Your task is to repeat all of the material exactly.

## Dataset section:
/---

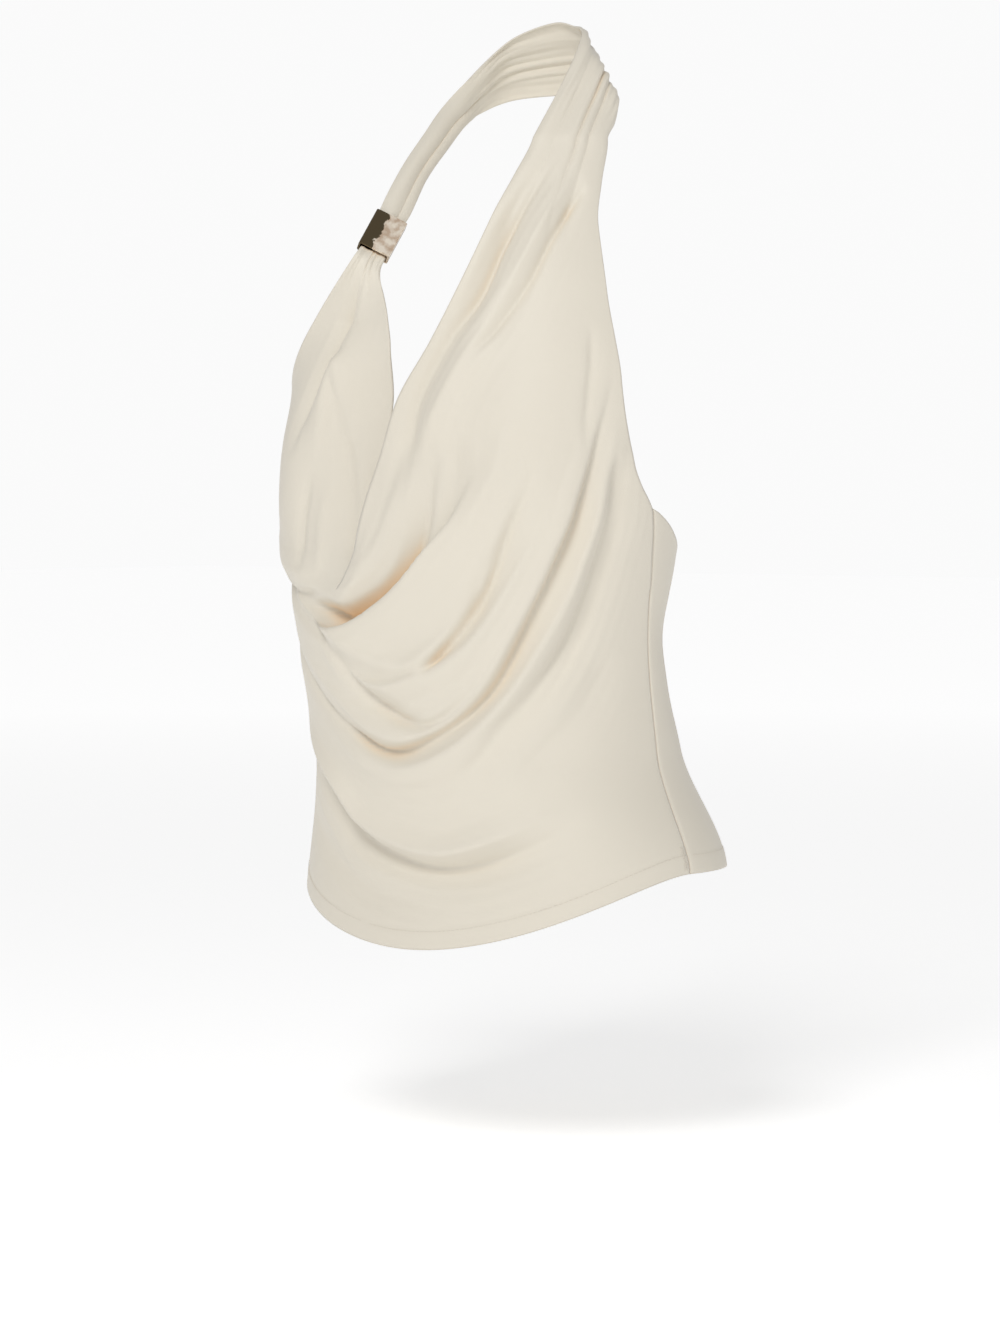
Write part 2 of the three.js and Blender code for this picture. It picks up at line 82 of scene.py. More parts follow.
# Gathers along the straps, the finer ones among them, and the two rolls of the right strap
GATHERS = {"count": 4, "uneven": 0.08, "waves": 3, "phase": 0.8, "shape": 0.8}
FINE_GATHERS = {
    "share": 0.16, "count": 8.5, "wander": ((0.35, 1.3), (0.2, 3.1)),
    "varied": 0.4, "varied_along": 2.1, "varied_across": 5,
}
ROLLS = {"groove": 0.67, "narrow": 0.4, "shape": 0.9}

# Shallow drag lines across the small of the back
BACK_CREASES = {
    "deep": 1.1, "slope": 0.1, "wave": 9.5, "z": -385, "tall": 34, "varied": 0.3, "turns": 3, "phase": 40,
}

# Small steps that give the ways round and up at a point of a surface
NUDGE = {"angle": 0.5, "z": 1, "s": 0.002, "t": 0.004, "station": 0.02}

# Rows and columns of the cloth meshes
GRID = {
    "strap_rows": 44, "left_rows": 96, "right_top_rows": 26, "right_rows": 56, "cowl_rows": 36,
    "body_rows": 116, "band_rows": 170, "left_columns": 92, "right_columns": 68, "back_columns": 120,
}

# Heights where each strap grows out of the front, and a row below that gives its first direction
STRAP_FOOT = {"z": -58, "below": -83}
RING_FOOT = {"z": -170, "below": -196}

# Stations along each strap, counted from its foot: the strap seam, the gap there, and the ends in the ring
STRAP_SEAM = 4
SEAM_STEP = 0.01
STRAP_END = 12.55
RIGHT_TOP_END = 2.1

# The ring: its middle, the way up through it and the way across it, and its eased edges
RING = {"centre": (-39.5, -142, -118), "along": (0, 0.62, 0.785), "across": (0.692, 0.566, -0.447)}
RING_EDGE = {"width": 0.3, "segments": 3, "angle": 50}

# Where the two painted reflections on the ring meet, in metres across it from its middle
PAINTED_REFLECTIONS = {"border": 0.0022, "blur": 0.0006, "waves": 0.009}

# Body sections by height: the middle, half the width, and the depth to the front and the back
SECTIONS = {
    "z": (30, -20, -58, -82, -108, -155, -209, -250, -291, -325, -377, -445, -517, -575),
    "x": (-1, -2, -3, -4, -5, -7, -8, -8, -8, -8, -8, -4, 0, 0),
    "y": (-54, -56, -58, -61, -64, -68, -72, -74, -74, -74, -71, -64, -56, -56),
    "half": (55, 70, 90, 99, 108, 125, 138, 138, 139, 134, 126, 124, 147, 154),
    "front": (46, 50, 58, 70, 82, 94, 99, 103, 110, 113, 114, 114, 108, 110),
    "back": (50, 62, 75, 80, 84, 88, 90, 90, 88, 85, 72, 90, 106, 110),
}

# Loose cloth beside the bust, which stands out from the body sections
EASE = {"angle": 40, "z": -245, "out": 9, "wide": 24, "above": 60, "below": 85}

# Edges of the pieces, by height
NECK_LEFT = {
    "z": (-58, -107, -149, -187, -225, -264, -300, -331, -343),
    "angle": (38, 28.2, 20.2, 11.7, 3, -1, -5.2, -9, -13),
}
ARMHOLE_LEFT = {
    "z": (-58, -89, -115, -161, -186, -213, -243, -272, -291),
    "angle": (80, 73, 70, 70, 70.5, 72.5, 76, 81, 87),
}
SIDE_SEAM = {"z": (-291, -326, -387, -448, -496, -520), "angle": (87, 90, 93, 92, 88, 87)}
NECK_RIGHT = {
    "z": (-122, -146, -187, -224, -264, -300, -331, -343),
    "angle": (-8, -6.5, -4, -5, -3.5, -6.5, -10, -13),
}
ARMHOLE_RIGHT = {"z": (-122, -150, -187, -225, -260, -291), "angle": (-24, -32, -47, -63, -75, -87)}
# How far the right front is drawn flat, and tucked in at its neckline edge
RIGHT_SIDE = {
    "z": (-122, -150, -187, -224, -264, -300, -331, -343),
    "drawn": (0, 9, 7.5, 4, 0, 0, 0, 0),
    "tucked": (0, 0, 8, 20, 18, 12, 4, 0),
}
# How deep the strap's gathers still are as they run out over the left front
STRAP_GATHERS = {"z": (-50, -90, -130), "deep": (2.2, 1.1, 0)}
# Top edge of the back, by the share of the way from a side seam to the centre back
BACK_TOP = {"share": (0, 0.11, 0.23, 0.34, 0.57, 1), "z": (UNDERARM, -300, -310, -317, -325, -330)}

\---

## Solution to this problem:
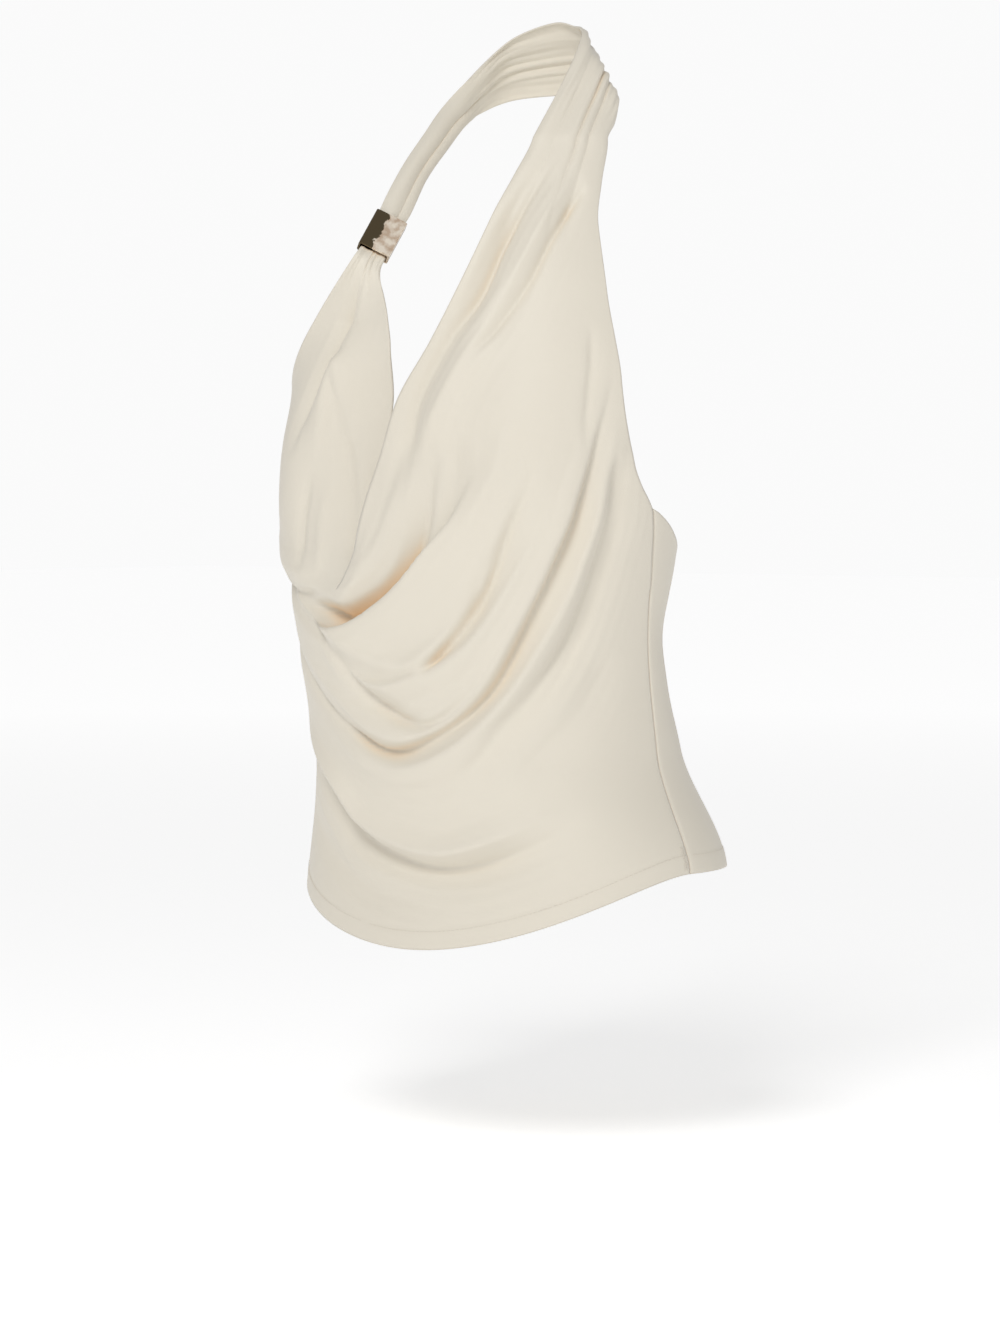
Write part 2 of the three.js and Blender code for this picture. It picks up at line 82 of scene.py. More parts follow.
# Gathers along the straps, the finer ones among them, and the two rolls of the right strap
GATHERS = {"count": 4, "uneven": 0.08, "waves": 3, "phase": 0.8, "shape": 0.8}
FINE_GATHERS = {
    "share": 0.16, "count": 8.5, "wander": ((0.35, 1.3), (0.2, 3.1)),
    "varied": 0.4, "varied_along": 2.1, "varied_across": 5,
}
ROLLS = {"groove": 0.67, "narrow": 0.4, "shape": 0.9}

# Shallow drag lines across the small of the back
BACK_CREASES = {
    "deep": 1.1, "slope": 0.1, "wave": 9.5, "z": -385, "tall": 34, "varied": 0.3, "turns": 3, "phase": 40,
}

# Small steps that give the ways round and up at a point of a surface
NUDGE = {"angle": 0.5, "z": 1, "s": 0.002, "t": 0.004, "station": 0.02}

# Rows and columns of the cloth meshes
GRID = {
    "strap_rows": 44, "left_rows": 96, "right_top_rows": 26, "right_rows": 56, "cowl_rows": 36,
    "body_rows": 116, "band_rows": 170, "left_columns": 92, "right_columns": 68, "back_columns": 120,
}

# Heights where each strap grows out of the front, and a row below that gives its first direction
STRAP_FOOT = {"z": -58, "below": -83}
RING_FOOT = {"z": -170, "below": -196}

# Stations along each strap, counted from its foot: the strap seam, the gap there, and the ends in the ring
STRAP_SEAM = 4
SEAM_STEP = 0.01
STRAP_END = 12.55
RIGHT_TOP_END = 2.1

# The ring: its middle, the way up through it and the way across it, and its eased edges
RING = {"centre": (-39.5, -142, -118), "along": (0, 0.62, 0.785), "across": (0.692, 0.566, -0.447)}
RING_EDGE = {"width": 0.3, "segments": 3, "angle": 50}

# Where the two painted reflections on the ring meet, in metres across it from its middle
PAINTED_REFLECTIONS = {"border": 0.0022, "blur": 0.0006, "waves": 0.009}

# Body sections by height: the middle, half the width, and the depth to the front and the back
SECTIONS = {
    "z": (30, -20, -58, -82, -108, -155, -209, -250, -291, -325, -377, -445, -517, -575),
    "x": (-1, -2, -3, -4, -5, -7, -8, -8, -8, -8, -8, -4, 0, 0),
    "y": (-54, -56, -58, -61, -64, -68, -72, -74, -74, -74, -71, -64, -56, -56),
    "half": (55, 70, 90, 99, 108, 125, 138, 138, 139, 134, 126, 124, 147, 154),
    "front": (46, 50, 58, 70, 82, 94, 99, 103, 110, 113, 114, 114, 108, 110),
    "back": (50, 62, 75, 80, 84, 88, 90, 90, 88, 85, 72, 90, 106, 110),
}

# Loose cloth beside the bust, which stands out from the body sections
EASE = {"angle": 40, "z": -245, "out": 9, "wide": 24, "above": 60, "below": 85}

# Edges of the pieces, by height
NECK_LEFT = {
    "z": (-58, -107, -149, -187, -225, -264, -300, -331, -343),
    "angle": (38, 28.2, 20.2, 11.7, 3, -1, -5.2, -9, -13),
}
ARMHOLE_LEFT = {
    "z": (-58, -89, -115, -161, -186, -213, -243, -272, -291),
    "angle": (80, 73, 70, 70, 70.5, 72.5, 76, 81, 87),
}
SIDE_SEAM = {"z": (-291, -326, -387, -448, -496, -520), "angle": (87, 90, 93, 92, 88, 87)}
NECK_RIGHT = {
    "z": (-122, -146, -187, -224, -264, -300, -331, -343),
    "angle": (-8, -6.5, -4, -5, -3.5, -6.5, -10, -13),
}
ARMHOLE_RIGHT = {"z": (-122, -150, -187, -225, -260, -291), "angle": (-24, -32, -47, -63, -75, -87)}
# How far the right front is drawn flat, and tucked in at its neckline edge
RIGHT_SIDE = {
    "z": (-122, -150, -187, -224, -264, -300, -331, -343),
    "drawn": (0, 9, 7.5, 4, 0, 0, 0, 0),
    "tucked": (0, 0, 8, 20, 18, 12, 4, 0),
}
# How deep the strap's gathers still are as they run out over the left front
STRAP_GATHERS = {"z": (-50, -90, -130), "deep": (2.2, 1.1, 0)}
# Top edge of the back, by the share of the way from a side seam to the centre back
BACK_TOP = {"share": (0, 0.11, 0.23, 0.34, 0.57, 1), "z": (UNDERARM, -300, -310, -317, -325, -330)}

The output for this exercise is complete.